Helen Steiner Rice wrote, “The more you give the more you get; the more you laugh, the less you fret.  The more you do unselfishly, the more you live abundantly.  The more of everything you share, the more you will always have to spare.  The more you love, the more you will find that life is good, and friends are kind.  For only what we give away, enriches us from day to day.” 

I found an old epitaph that someone had written, “What I kept, I lost; what I spent, I used; what I gave, I had.”  That’s the way the Lord is teaching it here.  This is not a ground upon which we shall earn forgiveness from God, but it is a means by which our lives will be opened to the receiving of his grace and goodness.  “With the measure you use, it will be measured to you again.” 

Thinking about that makes me stand back and look at how life works and be so grateful for the grace of the Lord Jesus Christ by which he offered himself up for us all so that in him the riches of God’s grace may be poured out upon all of us.  The interruption of this principle we have been talking about is in a way what Christ has done for us.  Even that needs to have an effect on our hearts so that any of us who want to claim forgiveness will need to have shown that we are willing and able to forgive.  It makes us aware of our need for Jesus Christ.

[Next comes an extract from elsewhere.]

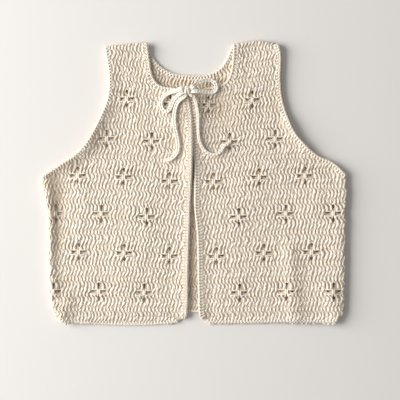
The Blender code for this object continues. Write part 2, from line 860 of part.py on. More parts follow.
def cord_height(x, y):
    """How high a cord's middle runs where it lies on the cloth under and beside it."""
    top = CLOTH
    for turn in range(0, 360, 45):
        way = Vector((math.cos(math.radians(turn)), math.sin(math.radians(turn))))
        point = Vector((x, y)) + way * CORD * 0.6
        for side, outline in FRONT_OUTLINES.items():
            if inside(point, outline.points):
                top = max(top, lay_out(side, point, CLOTH / 2 + BAND_CROWN).z)
    return top + CORD_REST + CORD / 2


def knot_point(leg):
    """Where a leg of the bow starts, just off the knot, and the way it points."""
    turn, rise = math.radians(leg.turn), math.radians(leg.rise)
    way = Vector((math.cos(turn) * math.cos(rise), math.sin(turn) * math.cos(rise),
                  math.sin(rise)))
    reach = 1.0 / math.sqrt(sum((part / half) ** 2 for part, half in zip(way, KNOT_HALF)))
    return Vector(KNOT_MIDDLE) + way * (reach + SEAM), way


def tie_route(stops):
    """The points that a cord runs through, straight out of the knot where it leaves it."""
    points = []
    for index, stop in enumerate(stops):
        if isinstance(stop, Leg):
            start, way = knot_point(stop)
            pair = [start, start + way * CORD]
            points += pair if index == 0 else reversed(pair)
        else:
            height = stop.height
            if height is None:
                height = cord_height(stop.across, stop.up)
            points.append(Vector((stop.across, stop.up, height)))
    return points


def tie(name, stops):
    """A round cord along its route, as a bevelled curve with closed ends."""
    line = spaced_curve(tie_route(stops), CORD * CORD_STEP)
    for point in line:
        point.z = max(point.z, cord_height(point.x, point.y))
    curve = bpy.data.curves.new(name, "CURVE")
    curve.dimensions = "3D"
    curve.bevel_depth = CORD / 2 * MM
    curve.bevel_resolution = 2
    curve.use_fill_caps = True
    spline = curve.splines.new("POLY")
    spline.points.add(len(line) - 1)
    for target, point in zip(spline.points, line):
        target.co = (*(point * MM), 1.0)
    item = bpy.data.objects.new(name, curve)
    bpy.context.collection.objects.link(item)
    curve.materials.append(cotton(name + "_cotton", CREAM_LIGHT))
    return item


def tie_knot():
    """The knot of the bow, a squashed ball of wrapped cord."""
    shape = bmesh.new()
    bmesh.ops.create_uvsphere(shape, u_segments=14, v_segments=9, radius=1.0)
    for vertex in shape.verts:
        vertex.co = Vector([part * half * MM for part, half in zip(vertex.co, KNOT_HALF)])
    mesh = bpy.data.meshes.new("tie_knot")
    shape.to_mesh(mesh)
    shape.free()
    mesh.shade_smooth()
    item = bpy.data.objects.new("tie_knot", mesh)
    item.location = Vector(KNOT_MIDDLE) * MM
    bpy.context.collection.objects.link(item)
    mesh.materials.append(cotton("tie_knot_cotton", CREAM_LIGHT))
    return item


# ---------------------------------------------------------------- the vest

FRONT_OUTLINES = {side: front_outline(side) for side in ("left", "right")}


def build_front(side):
    outline = FRONT_OUTLINES[side]
    corner = OPENING_BAND + SEAM
    cloth_wall("front_" + side, side, outline, CREAM)
    edging("band_front_" + side, side, outline, "neck", "opening", CREAM_LIGHT)
    edging("armhole_" + side + "_front", side, outline, "armhole", "armhole", CREAM_LIGHT)
    edging("hem_" + side, side, outline, "hem", "hem", CREAM_LIGHT, from_corner=corner)


def build_back():
    outline = back_outline()
    cloth_wall("back", "back", outline, CREAM_SHADE)
    edging("band_back_neck", "back", outline, "neck", "neck", CREAM_SHADE)
    for side in ("left", "right"):
        edge = "armhole_" + side
        edging(edge + "_back", "back", outline, edge, edge, CREAM_SHADE)
    edging("hem_back", "back", outline, "hem", "hem", CREAM_SHADE)


def build_bow():
    tie_knot()
    tie("tie_loop_left", TIE_LOOP_LEFT)
    tie("tie_loop_right", TIE_LOOP_RIGHT)
    tie("tie_tail_left", TIE_TAIL_LEFT)
    tie("tie_tail_right", TIE_TAIL_RIGHT)


def main():
    clear_scene()
    build_back()
    build_front("left")
    build_front("right")
    build_bow()


main()
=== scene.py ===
"""Looks of a toddler's crochet vest, laid flat, with its stitches, edgings and ties as yarn.

The tables are in millimetres: +X to the right as seen from above, +Y towards the shoulders and
+Z up.  A row counts up from the hem, and a column counts from the front opening.
"""

import math

import bmesh
import bpy
import numpy as np
from mathutils.bvhtree import BVHTree
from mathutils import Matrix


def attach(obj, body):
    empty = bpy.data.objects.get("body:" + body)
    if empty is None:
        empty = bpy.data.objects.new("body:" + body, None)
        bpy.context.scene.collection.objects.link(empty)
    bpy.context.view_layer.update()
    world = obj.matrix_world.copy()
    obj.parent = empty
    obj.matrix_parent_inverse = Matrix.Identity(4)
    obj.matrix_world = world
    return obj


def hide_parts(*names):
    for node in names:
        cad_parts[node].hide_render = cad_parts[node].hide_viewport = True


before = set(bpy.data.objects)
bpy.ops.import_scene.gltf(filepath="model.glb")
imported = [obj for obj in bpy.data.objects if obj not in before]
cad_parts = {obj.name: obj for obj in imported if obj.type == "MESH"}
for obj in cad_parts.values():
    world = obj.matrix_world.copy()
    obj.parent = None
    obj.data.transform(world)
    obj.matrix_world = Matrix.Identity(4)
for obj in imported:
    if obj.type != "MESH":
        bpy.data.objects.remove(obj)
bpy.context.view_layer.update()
MM = 0.001

# ---- sizes shared with the solids

CLOTH = 2.4  # thickness of the crocheted cloth
SEAM = 0.3  # clear gap between pieces that meet
ROLL = 3.4  # outside radius of the rolled side folds and shoulders
EDGINGS = {"opening": 6.0, "neck": 3.6, "armhole": 4.0, "hem": 2.4}  # widths of the edgings
BACK_PEEK = {"left": -1.0, "right": 2.0}  # how far the back shows beyond each front armhole
SHOULDERS_ABOVE = 118.0  # the rolled shoulders lie above this
OUTWARD = {"left": -1.0, "right": 1.0}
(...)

It may be that you are here today and you want to lay hold on what has been offered to us all through Christ.  It has been done for us all, but we need by faith to repent and to lay hold of it by being baptized into Christ for the forgiveness of our sins.  And having made that beginning, we need to walk in the light so that the Lord can go on blessing us from day to day.  Take a look at this study this morning, and if we can help you in responding to it in some way, would you please indicate so right now as we stand and sing together.